And so, the first part of their research was to see if there was a way to predict quality sparkling wine simply by looking at wine in the glass.
They chose 30, medal-winning Australian sparkling wines judged at the 2013 Melbourne Wine Show, built an automatic pourer – something that would pour the same quantity (40mls), at the same rate, time and time again – and attached it to a box with lights on the inside.
Then image analysis, infrared spectroscopy and a statistical computer program were brought in to take photos and analyse each wine in the glass after pouring, concentrating on the bubbly foam as it rose and fell.
Carbon dioxide molecules escape through bubbles when they latch on to impurities on a wine glass wall (such as fibres from paper or cloth used to clean glasses) and rise through the wine to the surface and explode, delivering to the nose all kinds of yeasty, fruity smells.

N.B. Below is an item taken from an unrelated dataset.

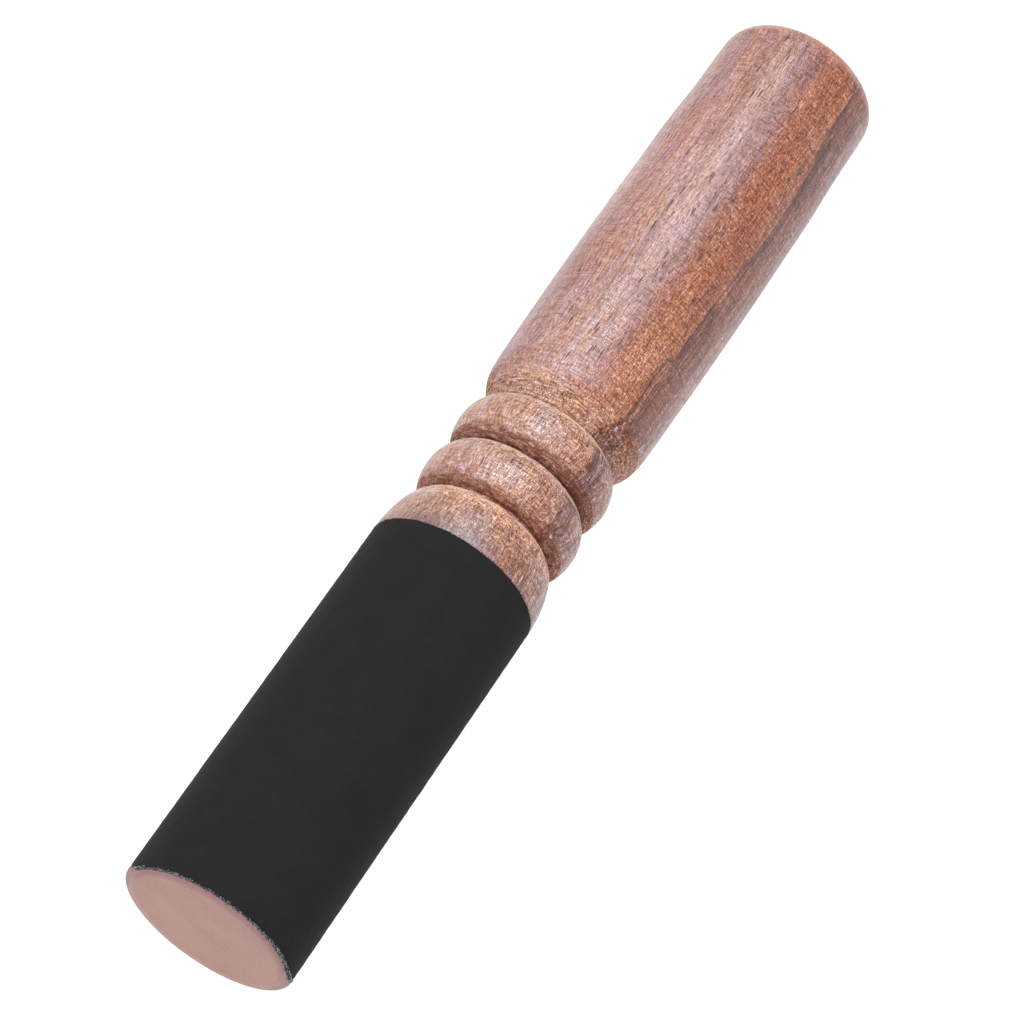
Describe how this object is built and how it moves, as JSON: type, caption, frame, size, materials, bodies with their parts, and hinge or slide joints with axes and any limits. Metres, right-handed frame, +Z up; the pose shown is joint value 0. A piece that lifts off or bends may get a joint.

The greater the number of starting points for the bubbles in a glass, the greater the number of bubbles and the denser the foam that gathers around the edge of the glass.
Was it possible to predict a quality sparkling wine on the foam and the time it lasted in the glass? Yes, it was.
Not all sparkling wines recorded the same time for the rise and collapse of their bubbly foam. Some bubbles lasted 250 seconds but one – the gold medal winning 2009 Blue Pyrenees Estate Midnight Cuvee blanc de blancs – lasted more than an hour.
Researchers found the longer the foam lasted in the glass directly related to the ranking given to the wine.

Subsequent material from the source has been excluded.